Rammstein was in town.

"I'm not so sure I liked what you've shown me of the inner soul of modern Germany any more than you liked the sermon at the mosque," Mahmoud said, as they walked to his small car parked not far away.

"Surely you're not one of those who see neo-Nazism in a harmless concert." Gabi gave his hand a half-mocking squeeze.

Mahmoud shook his head. His face looked . . . confused. "No, no . . . not neo-Nazis. This . . . that, goes back much further than the Nazis. I didn't see Triumph of the Will in there; for one thing it wasn't orderly enough.
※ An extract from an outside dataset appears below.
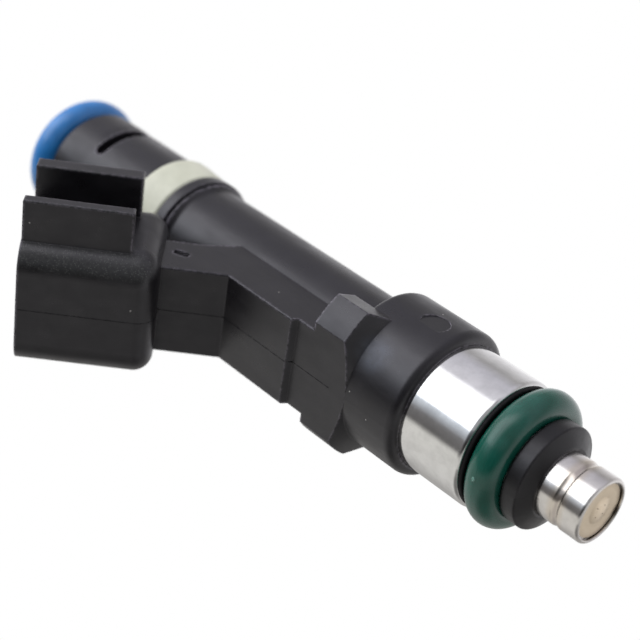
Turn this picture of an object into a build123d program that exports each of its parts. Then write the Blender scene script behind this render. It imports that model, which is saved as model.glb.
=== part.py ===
"""Long-body, side-connector port fuel injector.

Millimetres. The origin is on the injector's axis at the centre of the lower
seal. +Z runs along the axis towards the fuel inlet and +X towards the connector.
The XZ plane is the mould's parting plane; only the keys on the connector's +Y
side break the symmetry about it.
"""
import os
from math import cos, radians, sin, sqrt

from build123d import *

# ---- seals -----------------------------------------------------------------
SEAL_SECTION_R = 1.765        # radius of a seal's round section
SEAL_SEAT_R = 3.75            # shaft that a seal sits on
FIT = 0.01                    # static clearance between assembled pieces
SEAL_RING_R = SEAL_SEAT_R + FIT + SEAL_SECTION_R
UPPER_SEAL_Z = 70.7           # spacing between the two seals
SUPPORT_RING_R = 6.55         # thin ring between the can and the lower seal

# ---- tip -------------------------------------------------------------------
TIP_R = 3.42
TIP_END_Z = -9.25
TIP_RIM_ROUND = 0.32
TIP_FACE_R = 2.84             # visible spray disc
TIP_RECESS_R = 3.0            # bore of the rolled rim around the disc
TIP_RECESS_Z = -8.72
PLATE_Z = (-8.97, -8.78)
DIMPLE_R = 1.4                # domed middle of the spray disc
DIMPLE_HEIGHT = 0.13
SPRAY_HOLE_R = 0.08
WELD_GROOVE_Z = -6.5
WELD_GROOVE_R = 1.0           # section radius of the round groove
WELD_GROOVE_DEPTH = 0.11
SEAT_BORE_R = 2.9
SEAT_Z = (-8.77, -5.6)
NOZZLE_BORE_R = 2.5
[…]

For another it was too . . . primitive."

"Then what did you see, lover?"

Mahmoud hesitated, still thinking and still trying to frame his thoughts in words. "Did you study your own history in school, Gabi?"

"Yes, of course."

"Hermann? The Teutoberger Wald?"

"That, yes," she admitted.

"That's what that music makes me see. I saw Roman legionaries sacrificed over flat rocks. I saw them nailed to trees. In the fires of the concert I saw them being burned alive . . . in the Teutoberger Wald." He chewed his lower lip for a few moments, then said, "Maybe the Nazis, themselves, were just a symptom—sure, an extreme symptom—of something deeper in the soul, something very primitive, very dark, very real . . . and very scary. Also something very envious; Amerika was not, after all, a love song."

They both went silent then, still walking and holding hands. They heard the chant before they recognized it. When they recognized it, the two were almost at Mahmoud's auto. And by then it was too late.
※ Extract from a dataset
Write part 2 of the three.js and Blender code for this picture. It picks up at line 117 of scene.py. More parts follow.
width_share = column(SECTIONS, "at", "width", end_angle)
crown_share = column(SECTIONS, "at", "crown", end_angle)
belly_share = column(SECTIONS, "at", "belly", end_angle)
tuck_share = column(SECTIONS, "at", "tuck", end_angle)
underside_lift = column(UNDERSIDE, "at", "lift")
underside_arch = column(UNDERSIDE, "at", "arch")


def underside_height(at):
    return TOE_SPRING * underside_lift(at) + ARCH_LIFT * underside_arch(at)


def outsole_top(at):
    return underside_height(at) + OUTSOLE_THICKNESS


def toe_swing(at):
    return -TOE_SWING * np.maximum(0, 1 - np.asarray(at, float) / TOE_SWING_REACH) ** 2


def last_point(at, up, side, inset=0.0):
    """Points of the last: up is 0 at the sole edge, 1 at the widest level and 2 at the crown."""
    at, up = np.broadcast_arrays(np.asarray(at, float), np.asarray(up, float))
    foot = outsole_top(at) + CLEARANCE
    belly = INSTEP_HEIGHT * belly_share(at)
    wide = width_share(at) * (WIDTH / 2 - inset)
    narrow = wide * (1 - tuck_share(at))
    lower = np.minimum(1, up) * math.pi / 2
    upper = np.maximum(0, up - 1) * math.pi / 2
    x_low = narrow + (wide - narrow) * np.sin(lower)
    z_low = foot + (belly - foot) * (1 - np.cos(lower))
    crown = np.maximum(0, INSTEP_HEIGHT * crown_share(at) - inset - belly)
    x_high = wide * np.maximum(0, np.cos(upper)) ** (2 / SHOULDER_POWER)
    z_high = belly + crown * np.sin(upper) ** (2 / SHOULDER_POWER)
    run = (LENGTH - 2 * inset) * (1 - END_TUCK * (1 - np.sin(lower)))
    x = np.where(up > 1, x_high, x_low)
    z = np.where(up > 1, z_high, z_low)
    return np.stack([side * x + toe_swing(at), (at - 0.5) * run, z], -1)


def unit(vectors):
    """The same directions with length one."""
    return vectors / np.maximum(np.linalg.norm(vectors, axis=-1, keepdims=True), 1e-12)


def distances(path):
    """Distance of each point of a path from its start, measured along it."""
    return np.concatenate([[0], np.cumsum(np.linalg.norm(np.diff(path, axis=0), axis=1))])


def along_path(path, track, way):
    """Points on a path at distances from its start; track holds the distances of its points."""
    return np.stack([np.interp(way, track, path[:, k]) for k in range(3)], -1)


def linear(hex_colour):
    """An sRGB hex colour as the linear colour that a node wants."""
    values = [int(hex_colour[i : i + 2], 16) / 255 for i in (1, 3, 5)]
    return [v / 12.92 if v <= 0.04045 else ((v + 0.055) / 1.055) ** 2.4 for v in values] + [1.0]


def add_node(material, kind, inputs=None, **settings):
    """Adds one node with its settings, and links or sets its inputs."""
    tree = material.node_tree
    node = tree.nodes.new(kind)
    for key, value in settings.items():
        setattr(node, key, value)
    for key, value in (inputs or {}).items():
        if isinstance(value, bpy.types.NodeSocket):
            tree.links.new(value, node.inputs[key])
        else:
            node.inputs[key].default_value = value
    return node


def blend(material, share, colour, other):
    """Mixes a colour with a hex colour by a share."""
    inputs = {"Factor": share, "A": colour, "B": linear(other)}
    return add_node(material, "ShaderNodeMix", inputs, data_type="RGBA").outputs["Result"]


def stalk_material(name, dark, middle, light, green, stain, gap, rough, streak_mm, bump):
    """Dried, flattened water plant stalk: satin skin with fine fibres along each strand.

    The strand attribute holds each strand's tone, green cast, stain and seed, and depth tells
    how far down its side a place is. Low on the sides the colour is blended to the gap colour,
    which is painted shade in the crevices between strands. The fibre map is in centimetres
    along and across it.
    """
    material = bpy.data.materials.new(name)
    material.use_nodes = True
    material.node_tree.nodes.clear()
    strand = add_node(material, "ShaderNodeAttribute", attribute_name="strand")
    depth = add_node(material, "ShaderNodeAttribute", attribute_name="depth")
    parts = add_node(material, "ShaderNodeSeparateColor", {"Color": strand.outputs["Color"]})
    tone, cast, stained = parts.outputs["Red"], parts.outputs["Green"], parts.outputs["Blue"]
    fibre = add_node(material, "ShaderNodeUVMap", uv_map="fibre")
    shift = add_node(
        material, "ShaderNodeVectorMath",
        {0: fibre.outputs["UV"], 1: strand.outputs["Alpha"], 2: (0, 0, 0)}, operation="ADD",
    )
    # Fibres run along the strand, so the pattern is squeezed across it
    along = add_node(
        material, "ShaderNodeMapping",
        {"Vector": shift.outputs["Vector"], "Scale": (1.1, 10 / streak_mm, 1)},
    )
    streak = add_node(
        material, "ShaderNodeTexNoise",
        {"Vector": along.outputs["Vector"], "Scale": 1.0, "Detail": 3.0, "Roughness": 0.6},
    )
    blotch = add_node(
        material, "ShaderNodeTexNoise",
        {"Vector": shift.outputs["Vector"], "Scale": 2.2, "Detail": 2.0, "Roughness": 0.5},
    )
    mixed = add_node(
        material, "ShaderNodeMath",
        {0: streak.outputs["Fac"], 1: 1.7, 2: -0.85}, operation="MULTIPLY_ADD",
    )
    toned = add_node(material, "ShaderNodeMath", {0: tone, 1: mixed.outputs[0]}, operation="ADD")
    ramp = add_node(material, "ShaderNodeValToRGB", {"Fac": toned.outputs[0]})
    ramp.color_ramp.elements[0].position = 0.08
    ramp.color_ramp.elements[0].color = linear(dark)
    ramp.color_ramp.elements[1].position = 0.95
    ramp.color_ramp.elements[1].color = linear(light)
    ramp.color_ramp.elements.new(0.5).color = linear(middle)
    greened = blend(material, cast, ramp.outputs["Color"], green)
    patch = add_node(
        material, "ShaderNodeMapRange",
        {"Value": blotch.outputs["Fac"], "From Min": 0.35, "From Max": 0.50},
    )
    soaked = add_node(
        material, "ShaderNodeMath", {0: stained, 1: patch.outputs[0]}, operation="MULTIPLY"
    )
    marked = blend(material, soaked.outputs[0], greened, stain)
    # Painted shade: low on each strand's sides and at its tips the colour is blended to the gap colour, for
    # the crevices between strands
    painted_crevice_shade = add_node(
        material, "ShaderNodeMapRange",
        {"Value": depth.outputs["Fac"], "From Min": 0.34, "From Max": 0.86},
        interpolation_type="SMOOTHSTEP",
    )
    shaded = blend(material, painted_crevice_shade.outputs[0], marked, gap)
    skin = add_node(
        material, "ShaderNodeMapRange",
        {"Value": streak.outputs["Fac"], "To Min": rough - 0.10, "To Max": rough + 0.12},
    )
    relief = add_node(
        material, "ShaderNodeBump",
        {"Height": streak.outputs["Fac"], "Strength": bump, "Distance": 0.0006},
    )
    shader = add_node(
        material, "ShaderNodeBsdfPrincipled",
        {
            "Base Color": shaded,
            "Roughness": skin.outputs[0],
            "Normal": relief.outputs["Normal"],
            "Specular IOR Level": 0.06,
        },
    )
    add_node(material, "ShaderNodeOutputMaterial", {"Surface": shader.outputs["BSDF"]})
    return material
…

"Kanaken raus! Kanaken raus! Kanaken raus! Kanaken . . . "

There were nine of them, standing around Mahmoud's car, pounding on it with their fists in time with the chant: "Kanaken raus!" They wore leather and chains, or bomber jackets, and high, American-style, jump boots. Some were pierced; still others tattooed, though with only one exception the tattoos could only be seen where the neck met the chest and the shirts and jackets failed to cover them. The one exception had the numbers "88" tattooed on his forehead.

"There are nine of them, Mahmoud," Gabi cautioned.
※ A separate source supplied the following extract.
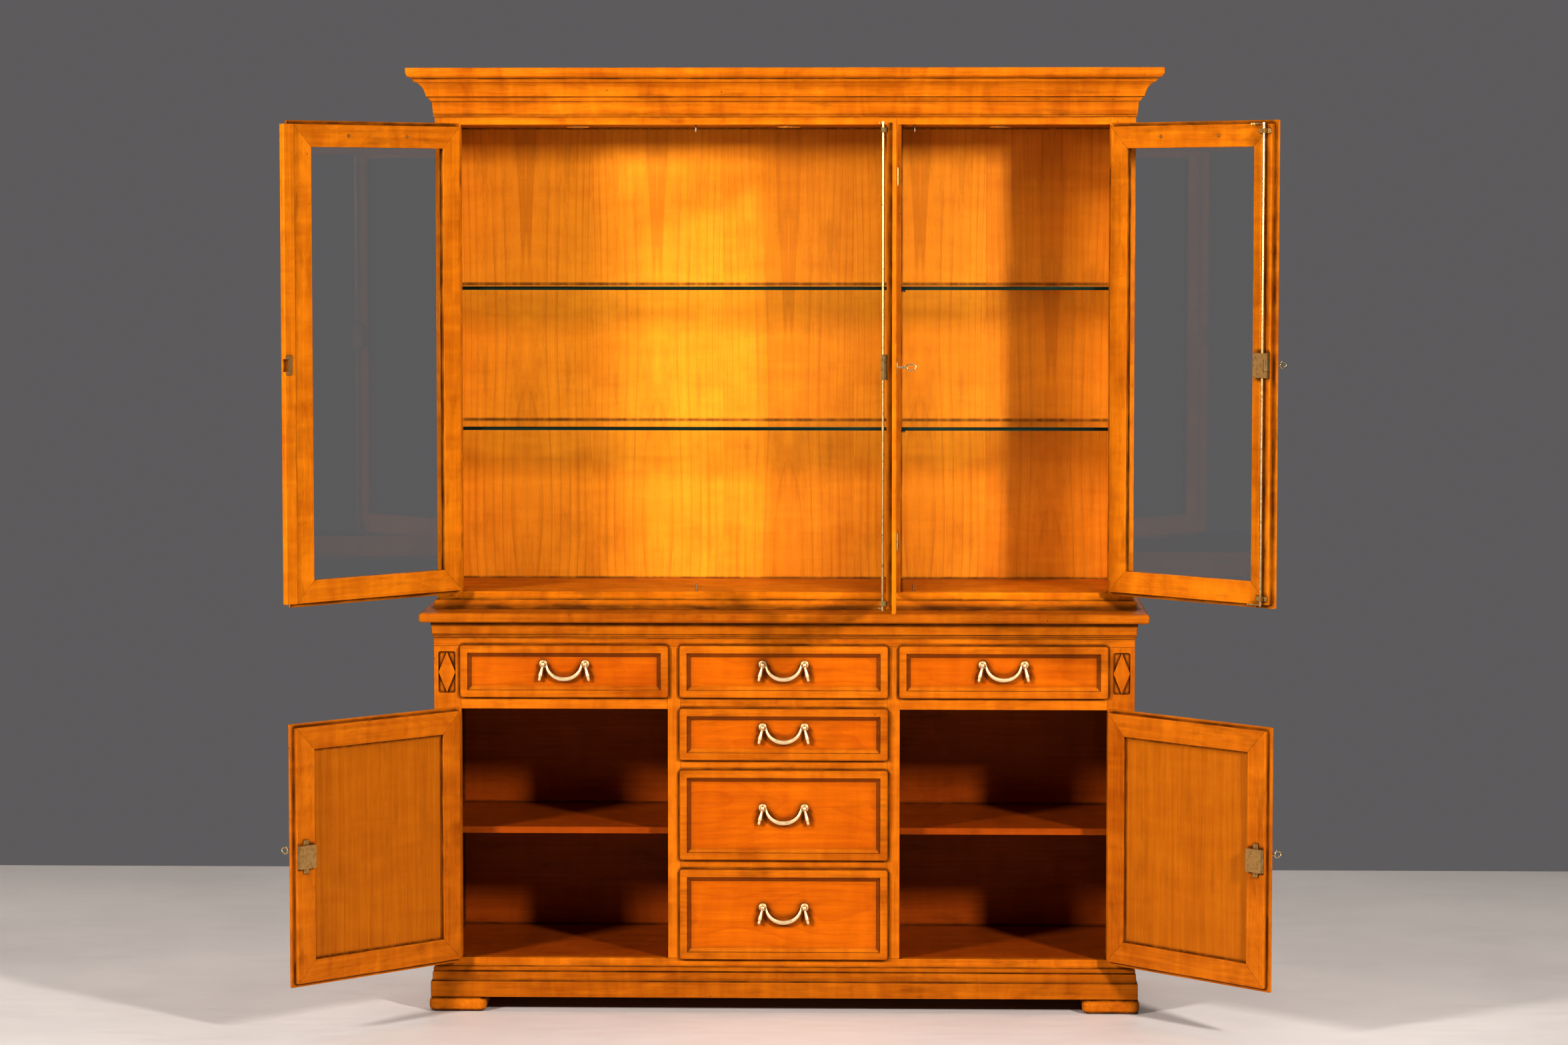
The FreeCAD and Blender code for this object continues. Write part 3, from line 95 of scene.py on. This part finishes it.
def set_grain(node, upright=None):
    """Store the grain coordinates of each solid: x along the grain, y across the face, z through it.

    upright(low, high) may say that a solid's grain runs along Z whatever its length."""
    ob = NODES[node]
    mesh = ob.data
    points, number = islands(mesh)
    close = np.array(door_turn(ob["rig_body"]))
    local = points @ close[:3, :3].T + close[:3, 3]
    draw = random.Random(node)
    grain = np.zeros_like(local)
    tone = np.zeros(len(local))
    boxes = []
    for k in range(number.max() + 1):
        mine = number == k
        part = local[mine]
        low, high = part.min(0), part.max(0)
        order = list(np.argsort(low - high, kind="stable"))
        if upright is not None and upright(low, high):
            order.remove(2)
            order.insert(0, 2)
        shift = np.array([draw.uniform(-9, 9), draw.uniform(-0.04, 0.04), draw.uniform(-0.01, 0.01)])
        middle = (low + high) / 2
        grain[mine] = (part - middle)[:, order] + shift
        tone[mine] = draw.random()
        boxes.append((low, high))
    for name, kind, values in (("grain", "FLOAT_VECTOR", grain), ("tone", "FLOAT", tone)):
        layer = mesh.attributes.new(name, kind, "POINT")
        layer.data.foreach_set("vector" if kind == "FLOAT_VECTOR" else "value", values.astype(np.float32).ravel())
    return number, boxes


def face_islands(mesh, number):
    """For each face, the number of the solid that it belongs to."""
    first = np.array([p.vertices[0] for p in mesh.polygons])
    return number[first]


# ------------------------------------------------------------------------------------------------------------
# Node-tree helper
# ------------------------------------------------------------------------------------------------------------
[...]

"Yes," he agreed, sadly, "but I only have the one car."

* * *

Gabi screamed as a booted foot came down on Mahmoud's head for the dozenth time. In the near distance, a siren wailed with the peculiar soul-searing screech of the Polizei. It was a sound that conveyed images of burning buildings pouring off bricks as they crumbled, amidst ruined, blasted city blocks, with bombers droning overhead.

After a final flurry of kicks, the thugs turned as one and took off into the darkness. Perhaps they would be caught and perhaps not.

By the time the police car stopped Gabi was on her knees, bent over Mahmoud's prostrate body, weeping. He was unconscious, his scalp split, blood seeping onto the asphalt of the pavement, and his face covered with it.

While one policeman trotted over to investigate, the other called for an ambulance.

"Animals!" Gabi screeched. "Animals!"

"Yes," the policeman agreed. "But at least the assholes haven't learned how to march in step." He saw that Mahmoud was breathing, then felt at his neck for a pulse. Satisfied with that, the policeman touched lightly around the bloody hair and scalp.

"I think he'll be all right, eventually," the officer said in an attempt to calm the woman. "I don't envy him the headache he'll have, though. Can you tell me what happened?"

Between gasps and bouts of tears, Gabi explained as best she could. As she did, the policeman, still listening, walked around the car, illuminating outside and in with his flashlight. As he did, the other policeman, call to the ambulance service completed, came to see to Mahmoud.

"Nothing on the outside to indicate the driver wasn't German," he observed, "but . . . oh, oh . . . " The light settled on a text laying on the back seat. The cover was in Arabic. "This must have caught their eye."

"That?" Gabi said, incredulously. "That's the Rubiyat of Omar Khayyam. It's a book of poetry."

"It's in a foreign, non-Latin or Gothic alphabet," the policeman said. "That's often enough. With easterners especially is that often enough, particularly if they're unemployed."

"You're his wife?" the policeman asked.

"He's ask . . . we live together," Gabi answered.

"I don't envy you either then, the task of cleaning up his vomit when he returns home from the hospital."